ただ、本書を一読すれば、誰でも、韓国ではなくほかならぬ日本について、よく似た言説を聞いてきたことを思い出すだろう。戦後、日本共産党がマッカーサーが率いる日本占領軍を「解放軍」と規定したことがある。残虐非道な日本軍国主義から、日本人民を解放するためにマッカーサー将軍がやってきたと歓迎したわけだ。もちろん、周知のように、その後の東西冷戦構造によって、日本共産党からは「米帝」と呼ばれることになるのだが、アメリカに対する日本の従属関係は、植民地と宗主国と揶揄されることはあっても、実質的には同盟的な属国に近いものとなった。アメリカは、日本に自由と民主をもたらす諸改革を促し、つまりは日本に対しアメリカへの同化政策を採った。そして、日本は、アメリカの軍事力を背景とする、「軽武装・経済優先」の吉田ドクトリンを続けて、世界第2位の経済大国という敗戦前以上の地位を得た。

どうです、日韓併合と日本の敗戦は、韓日と日米の関係は、ほとんど変わりないじゃないですか。つまり、先進国となった韓国、経済大国となった日本、そこから歴史を遡っていくという視線です。しかし、それは歴史観というより、自慢話ではないでしょうか。その視点とは、何のことはない国益にほかなりません。自国のみの、現在の国益です。ならば、敗戦も併合も、「結果的」には正しく、間違いどころか失敗ですらない、ことになります。戦争によるあらゆる死者は、「貴い犠牲者」ですか。

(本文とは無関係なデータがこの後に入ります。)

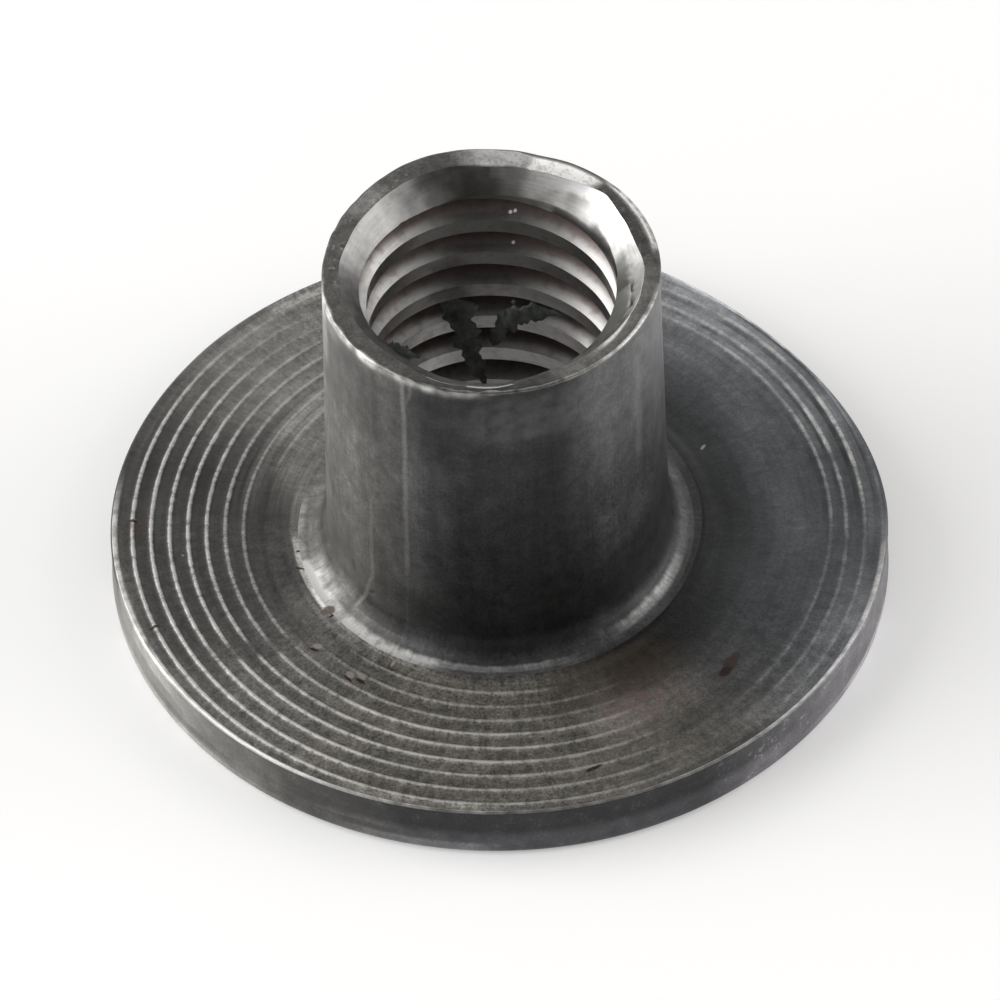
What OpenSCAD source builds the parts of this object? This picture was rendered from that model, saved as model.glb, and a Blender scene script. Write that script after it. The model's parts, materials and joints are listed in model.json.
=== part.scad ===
// Tee nut: a round flange with a threaded barrel standing at its centre,
// formed and turned as one piece of steel. Millimetres.
// The nut lies on its flange: +Z runs up the barrel, and the origin is the
// middle of the flange's underside.

/* [Flange] */
// Outside diameter of the flange
flange_d = 21; // [17:0.1:28]
// Thickness of the flange, from the underside to the crests of the rings
flange_t = 1.65; // [1.2:0.05:3]
// Width and height of the bevel round the flange's upper edge
flange_bevel = 0.1; // [0.05:0.01:0.3]
// Radius of the flange's lower edge, rolled over when the blank was cut
flange_edge_r = 0.25; // [0.1:0.01:0.6]

/* [Rings] */
// Distance from the middle of one turned groove to the middle of the next
groove_pitch = 0.5; // [0.4:0.01:0.8]
// Width of a groove, which leaves a narrow crest on each side of it
groove_w = 0.37; // [0.2:0.01:0.38]
// Depth of a groove below the crests
groove_depth = 0.05; // [0.02:0.01:0.1]
// Width of the crest between the outermost groove and the bevel
rim_crest_w = 0.035; // [0.02:0.005:0.5]
// Width of the plain seat between the fillet and the innermost groove
seat_w = 0.9; // [0.3:0.05:1.5]

/* [Barrel] */
// Height of the nut, from the underside to the barrel's top
total_h = 11.8; // [7:0.1:20]
// Thickness of the barrel's wall, from the bore to the outside
wall_t = 1.2; // [1:0.05:2]
// Radius of the fillet where the barrel meets the flange
fillet_r = 0.8; // [0.3:0.05:1]
// Width of the bevel round the barrel's top, outside
barrel_bevel = 0.1; // [0.05:0.01:0.2]
// Width of the flat land that is left at the barrel's top
land_w = 0.4; // [0.1:0.05:0.6]

/* [Bore] */
// Diameter of the bore, at the crests of its thread
bore_d = 6.7; // [5:0.05:8.5]
// Full angle of the countersink at the barrel's top, in degrees
sink_angle = 90; // [60:5:120]
// Width of the bevel at the bore's mouth in the underside
mouth_bevel = 0.5; // [0.2:0.05:1]

/* [Hidden] */

$fn = 96;

// How far a cutting shape reaches past the surface that it opens
over = 1;

flange_r = flange_d / 2;
bore_r = bore_d / 2;
barrel_r = bore_r + wall_t;
sink_w = wall_t - barrel_bevel - land_w;
sink_depth = sink_w / tan(sink_angle / 2);

// A groove's section is an arc that is groove_w wide where it leaves the face
groove_arc_r = (pow(groove_w / 2, 2) + pow(groove_depth, 2)) / (2 * groove_depth);

// The outermost groove is set from the rim, and as many follow as leave the seat
outer_groove_r = flange_r - flange_bevel - rim_crest_w - groove_w / 2;
groove_room = outer_groove_r - groove_w / 2 - (barrel_r + fillet_r + seat_w);
groove_count = floor(groove_room / groove_pitch) + 1;

// The flange's half section: bevelled above, rolled over below
module flange_section() {
    difference() {
        square([flange_r, flange_t]);
        polygon([
            [flange_r - flange_bevel, flange_t],
            [flange_r, flange_t - flange_bevel],
            [flange_r + over, flange_t - flange_bevel],
            [flange_r + over, flange_t + over],
            [flange_r - flange_bevel, flange_t + over]
        ]);
        difference() {
            translate([flange_r - flange_edge_r, -over])
                square([flange_edge_r + over, flange_edge_r + over]);
            translate([flange_r - flange_edge_r, flange_edge_r])
                circle(r = flange_edge_r);
        }
    }
}

// The arcs that turn the rings into the flange's face, outermost first
module groove_sections() {
    for (i = [0 : groove_count - 1])
        translate([outer_groove_r - i * groove_pitch, flange_t - groove_depth + groove_arc_r])
            circle(r = groove_arc_r);
}

// The barrel's half section, with the small bevel at its top
module barrel_section() {
    polygon([
        [0, 0],
        [barrel_r, 0],
        [barrel_r, total_h - barrel_bevel],
        [barrel_r - barrel_bevel, total_h],
        [0, total_h]
    ]);
}

// The hollow corner between the barrel's wall and the flange's face
module fillet_section() {
    difference() {
        translate([barrel_r - wall_t / 2, flange_t / 2])
            square([fillet_r + wall_t / 2, fillet_r + flange_t / 2]);
        translate([barrel_r + fillet_r, flange_t + fillet_r])
            circle(r = fillet_r);
    }
}

// What the tap drill and the two countersinks take out, as a half section
module bore_section() {
    translate([-over, -over])
        square([bore_r + over, total_h + 2 * over]);
    polygon([
        [0, total_h - sink_depth],
        [bore_r, total_h - sink_depth],
        [bore_r + sink_w, total_h],
        [bore_r + sink_w, total_h + over],
        [0, total_h + over]
    ]);
    polygon([
        [0, mouth_bevel],
        [bore_r, mouth_bevel],
        [bore_r + mouth_bevel, 0],
        [bore_r + mouth_bevel, -over],
        [0, -over]
    ]);
}

// The whole nut, as one section turned about its axis
module tee_nut() {
    color([0.30, 0.30, 0.29])
        rotate_extrude()
            difference() {
                union() {
                    difference() {
                        flange_section();
                        groove_sections();
                    }
                    barrel_section();
                    fillet_section();
                }
                bore_section();
            }
}

tee_nut();
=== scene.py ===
"""Looks of a tee nut: its body with the turned rings and the cut thread, the
swarf left in the bore, their steel finishes, and the studio around them."""

import json
import math
from functools import reduce

import bmesh
import bpy
import numpy as np
from bpy.props import FloatProperty, FloatVectorProperty, IntProperty, PointerProperty
from mathutils import Matrix, Vector


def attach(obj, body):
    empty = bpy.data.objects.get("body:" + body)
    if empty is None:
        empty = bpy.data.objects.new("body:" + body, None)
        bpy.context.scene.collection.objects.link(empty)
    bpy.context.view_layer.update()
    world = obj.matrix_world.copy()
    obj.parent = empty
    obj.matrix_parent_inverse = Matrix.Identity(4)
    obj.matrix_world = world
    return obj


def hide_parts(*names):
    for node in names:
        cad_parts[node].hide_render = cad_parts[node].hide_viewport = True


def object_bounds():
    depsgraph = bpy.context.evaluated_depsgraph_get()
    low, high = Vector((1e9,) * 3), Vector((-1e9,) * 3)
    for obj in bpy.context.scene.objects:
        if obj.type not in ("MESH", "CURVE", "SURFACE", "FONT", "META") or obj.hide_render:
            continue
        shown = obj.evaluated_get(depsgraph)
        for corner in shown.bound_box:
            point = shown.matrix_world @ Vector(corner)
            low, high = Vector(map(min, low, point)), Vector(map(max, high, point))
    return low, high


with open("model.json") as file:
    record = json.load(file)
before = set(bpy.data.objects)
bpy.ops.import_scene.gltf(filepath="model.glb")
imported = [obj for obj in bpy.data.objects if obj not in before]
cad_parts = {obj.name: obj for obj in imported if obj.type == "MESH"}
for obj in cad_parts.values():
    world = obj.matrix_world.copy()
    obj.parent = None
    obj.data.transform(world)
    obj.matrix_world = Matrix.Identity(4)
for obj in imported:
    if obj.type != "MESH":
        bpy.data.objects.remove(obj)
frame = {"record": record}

bl_info = {
    "name": "Tee nut looks",
    "version": (1, 0, 0),
    "blender": (4, 5, 0),
    "location": "View3D > Sidebar > Tee nut",
    "description": "Builds the visual model of a threaded tee nut and its studio",
    "category": "Object",
}

MM = 0.001
TURN = 2 * math.pi

CAD_LOW, CAD_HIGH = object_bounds()
MOUNTS = {mount["name"]: mount for mount in frame["record"]["mounts"]}
BORE_R = MOUNTS["thread"]["dims"]["r_mm"] * MM
BARREL_R = MOUNTS["barrel"]["dims"]["r_mm"] * MM
WALL_H = MOUNTS["barrel"]["dims"]["length_mm"] * MM
FACE_Z = MOUNTS["flange_seat"]["pos_m"][2]
TOP_Z = CAD_HIGH.z
FLANGE_R = min(CAD_HIGH.x, CAD_HIGH.y)
SEAT_R = 5.5 * MM

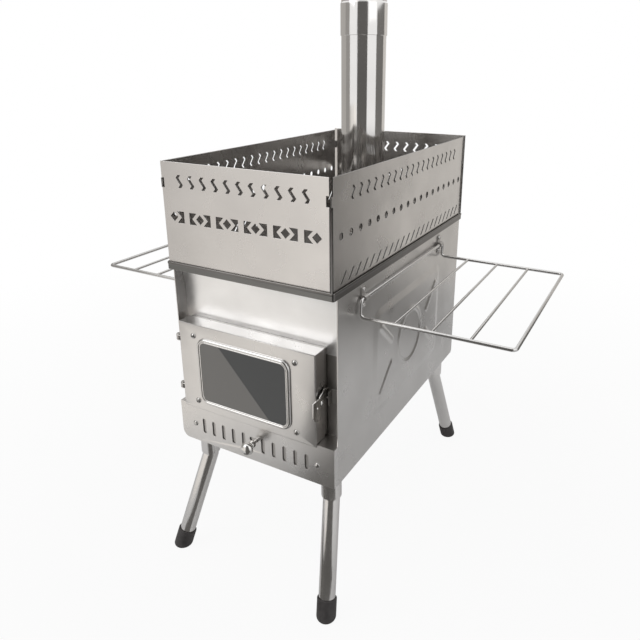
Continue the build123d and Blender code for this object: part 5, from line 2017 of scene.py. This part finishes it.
    def card(self, low: Sequence[Point], high: Sequence[Point], level: float) -> None:
        """Stands a curved grey card that only reflections see.

        Args:
            low: Points along its lower edge.
            high: Points along its upper edge.
            level: How bright the card is.
        """
        count = len(low)
        faces = [(i, i + 1, count + i + 1, count + i) for i in range(count - 1)]
        card = new_object("grey_card", mesh_from("grey_card", [*low, *high], faces))
        sheet = ShaderSheet("card_grey")
        glow = sheet.add("ShaderNodeEmission", Color=(*self.card_tint, 1.0), Strength=level)
        card.data.materials.append(sheet.close(glow.outputs[0]))
        card.visible_camera = False
        card.visible_diffuse = False
        card.visible_shadow = False
        card.visible_transmission = False

    def hang(self) -> None:
        """Hangs the soft lamps."""
        for name, place, size, power in self.lamps:
            light = bpy.data.lights.new(name, "AREA")
            light.size = size
            light.energy = power
            lamp = bpy.data.objects.new(name, light)
            lamp.location = place
            aim = Vector(self.aim) - Vector(place)
            lamp.rotation_euler = aim.to_track_quat("-Z", "Y").to_euler()
            bpy.context.collection.objects.link(lamp)

    def world(self) -> None:
        """Sets a white world that lights the stove softly."""
        world = bpy.data.worlds.new("studio")
        bpy.context.scene.world = world
        world.use_nodes = True
        world.node_tree.nodes.clear()
        graph = Graph(world.node_tree)
        seen = graph.reflected(1.0, 1.0)
        level = graph.add("ShaderNodeMapRange", Value=seen, To_Min=self.world_light, To_Max=1.0)
        shade = graph.add("ShaderNodeBackground", Color=WHITE, Strength=level.outputs[0])
        graph.add("ShaderNodeOutputWorld", Surface=shade.outputs[0])

    def camera(self) -> None:
        """Sets the camera at the photograph's viewpoint."""
        lens = bpy.data.cameras.new("camera")
        lens.sensor_width = 36.0
        lens.lens = self.lens
        lens.shift_x, lens.shift_y = self.shift
        lens.clip_start = 0.01
        seen = bpy.data.objects.new("camera", lens)
        back = Vector(self.back).normalized()
        right = Vector((0.0, 0.0, 1.0)).cross(back).normalized()
        up = back.cross(right)
        turn = Matrix((right, up, back)).transposed()
        roll = Matrix.Rotation(math.radians(self.roll), 3, "Z")
        seen.matrix_world = Matrix.Translation(self.eye) @ (turn @ roll).to_4x4()
        bpy.context.collection.objects.link(seen)
        bpy.context.scene.camera = seen


def main() -> None:
    """Builds the dressed stove and its studio."""
    logging.basicConfig(level=logging.INFO, format="%(message)s")
    shop = Workshop()
    for assembly in (Shell, Deck, Windshield, Door, Damper, Legs, Shelves, Flue):
        assembly(shop).build()
        LOG.info("built %s", assembly.__name__)
    Studio().build()
    bpy.context.scene.view_settings.view_transform = "Standard"


if __name__ == "__main__":
    main()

私の知人に、もう亡くなった人ですが、先の戦争でお父さんがインドネシアで戦死した女性がいました。遺された彼女とお母さんは、遺骨も帰らぬ夫と父の戦死を認めようとはしませんでした。高校を出た彼女は、母娘二人の苦しい暮らしを立てるため、バーのホステスとなり、その後バーのママになりました。58歳でガン死するまで、ついに彼女は父親の遺族年金を受け取ることはありませんでした。国益からみれば、戦争によるあらゆる死者は、「貴い犠牲者」となります。彼女からみれば、どうでしょうか。